L ike this journal’s esteemed High Life commentator, I too have
been spending too much time watching the last fortnight’s Australian Tennis Open from Melbourne — but unlike my colleague I found it an absolute revelation, with potentially lethal levels of thrills, shocks, gut-wrenching excitement and great grace in victory and defeat. For most people in Britain, tennis tends to be something they think about over a couple of weeks in mid-summer. Damn shame, that. I was watching Roger Federer’s synapse-stunning third round victory over Serbia’s Janko Tipsarevic a few days back — Federer won 10-8 in the fifth against Janko, who with his specs and beard looks like a geography lecturer at Warwick, but whose favourite reading is in fact Dostoevsky — when the commentators went over to veteran tennis sage Bud Collins. ‘Well, Roger may be the greatest player on earth,’ said Bud, ‘But he’s up against someone who wants to share that earth with him. And that’s what makes sport so great ... ’ I’ll drink to that.
Federer was finally toppled by another Serb, the eventual winner Novak Djokovic, while yet another Serb, photographers’ favourite Ana Ivanovic, was only beaten in the final by former Wimbledon champion Maria Sharapova. The arrival of these brilliant Serbs, all at the same time and in the men’s and women’s game, is one of the most exciting events in any sport for years. They are all charming, handsome and eye-wateringly talented. And they’ve all come out of a country which had the crap bombed out of it in 1999, and seem remarkably untroubled by it. Ivanovic practised hitting balls in an empty swimming pool because there weren’t any courts handy, and Djokovic’s mother says playing tennis saved them in the bombing. ‘We were on court but if you’re sitting at home in the basement, thinking they are going to bomb your home, you’re going crazy. It’s not good.’ Now Djokovic — who is also a very funny man; if you haven’t seen his on-court parodies of other top tennis players, do catch it on the internet — is working hard to build a tennis academy in Belgrade, and appears to be baffled by the sudden arrival of the super-Serbs. At the end of an enthralling final against France’s jaw-droppingly good-looking Jo-Wilfried Tsonga, Djokovic gave a wonder ful, graceful speech in near-perfect English (he is 20, and this is one of his five languages). It was witty, self-deprecating, charming — and full of a love of his country. And his country is very lucky to have him too.

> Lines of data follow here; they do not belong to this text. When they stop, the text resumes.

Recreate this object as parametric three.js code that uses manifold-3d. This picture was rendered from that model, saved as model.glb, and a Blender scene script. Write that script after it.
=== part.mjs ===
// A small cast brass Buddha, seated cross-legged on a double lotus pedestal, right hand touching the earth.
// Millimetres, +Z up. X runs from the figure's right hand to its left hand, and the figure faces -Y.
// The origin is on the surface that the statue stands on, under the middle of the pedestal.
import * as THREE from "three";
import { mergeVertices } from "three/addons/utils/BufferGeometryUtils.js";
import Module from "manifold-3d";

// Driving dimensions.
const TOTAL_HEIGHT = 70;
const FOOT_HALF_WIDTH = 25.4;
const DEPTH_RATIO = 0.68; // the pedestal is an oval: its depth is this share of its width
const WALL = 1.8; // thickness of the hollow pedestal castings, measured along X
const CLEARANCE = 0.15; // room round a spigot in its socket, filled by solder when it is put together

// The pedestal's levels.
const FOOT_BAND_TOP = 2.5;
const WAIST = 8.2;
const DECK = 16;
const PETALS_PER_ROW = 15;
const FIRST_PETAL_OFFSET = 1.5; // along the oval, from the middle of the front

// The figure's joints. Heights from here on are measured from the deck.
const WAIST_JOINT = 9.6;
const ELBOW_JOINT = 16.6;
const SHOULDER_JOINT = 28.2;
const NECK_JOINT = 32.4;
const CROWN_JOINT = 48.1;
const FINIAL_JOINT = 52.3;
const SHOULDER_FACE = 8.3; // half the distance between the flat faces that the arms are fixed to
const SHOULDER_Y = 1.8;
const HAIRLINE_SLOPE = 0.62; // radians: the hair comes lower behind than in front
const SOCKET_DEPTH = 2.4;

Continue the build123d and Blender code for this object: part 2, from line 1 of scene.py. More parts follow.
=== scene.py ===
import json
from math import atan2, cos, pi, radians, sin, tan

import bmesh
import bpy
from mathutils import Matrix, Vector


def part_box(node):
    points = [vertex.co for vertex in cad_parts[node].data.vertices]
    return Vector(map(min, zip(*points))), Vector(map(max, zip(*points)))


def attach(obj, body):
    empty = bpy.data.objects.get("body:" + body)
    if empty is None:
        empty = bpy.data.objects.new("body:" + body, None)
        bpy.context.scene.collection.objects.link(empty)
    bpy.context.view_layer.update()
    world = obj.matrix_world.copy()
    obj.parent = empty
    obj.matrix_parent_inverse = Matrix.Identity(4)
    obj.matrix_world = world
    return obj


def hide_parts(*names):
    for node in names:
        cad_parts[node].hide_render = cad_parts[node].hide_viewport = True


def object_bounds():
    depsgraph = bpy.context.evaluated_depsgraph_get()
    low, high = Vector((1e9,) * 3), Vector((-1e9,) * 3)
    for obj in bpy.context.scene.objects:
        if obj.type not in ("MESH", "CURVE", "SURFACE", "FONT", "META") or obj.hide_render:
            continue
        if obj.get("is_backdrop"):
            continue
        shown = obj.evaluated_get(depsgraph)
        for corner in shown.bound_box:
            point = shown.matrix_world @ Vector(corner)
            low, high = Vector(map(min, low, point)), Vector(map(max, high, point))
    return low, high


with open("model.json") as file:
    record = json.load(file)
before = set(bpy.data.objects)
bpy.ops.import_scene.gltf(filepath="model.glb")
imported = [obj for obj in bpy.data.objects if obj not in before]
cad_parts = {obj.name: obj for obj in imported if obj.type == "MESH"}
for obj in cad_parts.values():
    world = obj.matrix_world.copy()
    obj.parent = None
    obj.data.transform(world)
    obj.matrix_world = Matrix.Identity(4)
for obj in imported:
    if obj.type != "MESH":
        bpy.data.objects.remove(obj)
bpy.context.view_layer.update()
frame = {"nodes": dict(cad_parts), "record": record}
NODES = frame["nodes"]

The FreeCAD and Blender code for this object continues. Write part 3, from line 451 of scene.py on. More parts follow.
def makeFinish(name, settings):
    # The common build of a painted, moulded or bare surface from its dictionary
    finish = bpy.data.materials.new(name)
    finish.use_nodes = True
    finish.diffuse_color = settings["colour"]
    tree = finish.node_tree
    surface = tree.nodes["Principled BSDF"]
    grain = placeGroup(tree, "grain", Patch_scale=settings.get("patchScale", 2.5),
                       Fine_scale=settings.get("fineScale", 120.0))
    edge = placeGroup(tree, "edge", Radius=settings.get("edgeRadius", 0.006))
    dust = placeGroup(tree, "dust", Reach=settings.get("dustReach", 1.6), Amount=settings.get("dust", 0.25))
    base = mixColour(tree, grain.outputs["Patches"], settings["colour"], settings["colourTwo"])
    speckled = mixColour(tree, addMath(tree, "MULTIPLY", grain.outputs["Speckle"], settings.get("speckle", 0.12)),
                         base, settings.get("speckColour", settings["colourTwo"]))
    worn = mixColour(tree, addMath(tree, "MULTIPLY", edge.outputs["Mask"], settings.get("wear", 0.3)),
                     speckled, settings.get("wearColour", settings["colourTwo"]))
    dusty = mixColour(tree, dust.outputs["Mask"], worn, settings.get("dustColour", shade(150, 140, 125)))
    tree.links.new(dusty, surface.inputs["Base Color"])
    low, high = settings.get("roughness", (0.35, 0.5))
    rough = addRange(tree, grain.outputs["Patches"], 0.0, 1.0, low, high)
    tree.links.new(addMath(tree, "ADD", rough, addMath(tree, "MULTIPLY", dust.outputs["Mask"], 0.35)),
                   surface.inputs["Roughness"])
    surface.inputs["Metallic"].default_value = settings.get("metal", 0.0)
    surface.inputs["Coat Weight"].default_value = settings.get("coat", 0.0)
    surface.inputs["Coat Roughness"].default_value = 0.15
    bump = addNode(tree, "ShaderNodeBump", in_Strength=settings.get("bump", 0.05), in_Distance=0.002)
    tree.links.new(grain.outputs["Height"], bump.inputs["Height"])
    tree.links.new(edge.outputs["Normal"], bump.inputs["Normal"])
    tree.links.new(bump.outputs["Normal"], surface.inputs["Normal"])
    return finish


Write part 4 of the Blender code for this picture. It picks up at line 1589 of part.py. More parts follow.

The Serbs have brought change, and that’s what’s so refreshing. Tiger Woods has just won his first tournament of the year by eight, yes eight, shots. So no change there then, just Woods’s remorseless brilliance. To see what change in action is like, catch a glimpse of this Sunday’s Superbowl between the New England Patriots and the New York Giants. American Football can get a bad press over here, because it’s, well, American. But it’s all on an epic scale, and that’s why we should love it. What’s certain is that you never get the same teams dominating year after year (as in the Premiership), thanks to the draft system whereby the duffest pro teams get to pick the best of the college players. So keep an eye out for the Patriots’ brilliant quarter-back Tom Brady, signed on the draft four years ago.
But when it comes to grace in sport, gauntlets dipped please for Australian wicketkeeper Adam Gilchrist who is retiring from international cricket. So what if he’s going to fill his boots with a spell of Twenty20 in India: Gilchrist was a model cricketer — clean-living, courteous, hugely well informed , and one of the most savage hitters in cricket’s history. We will all miss him, though Michael Vaughan and his men maybe less so.
This is the first of a new fortnightly column.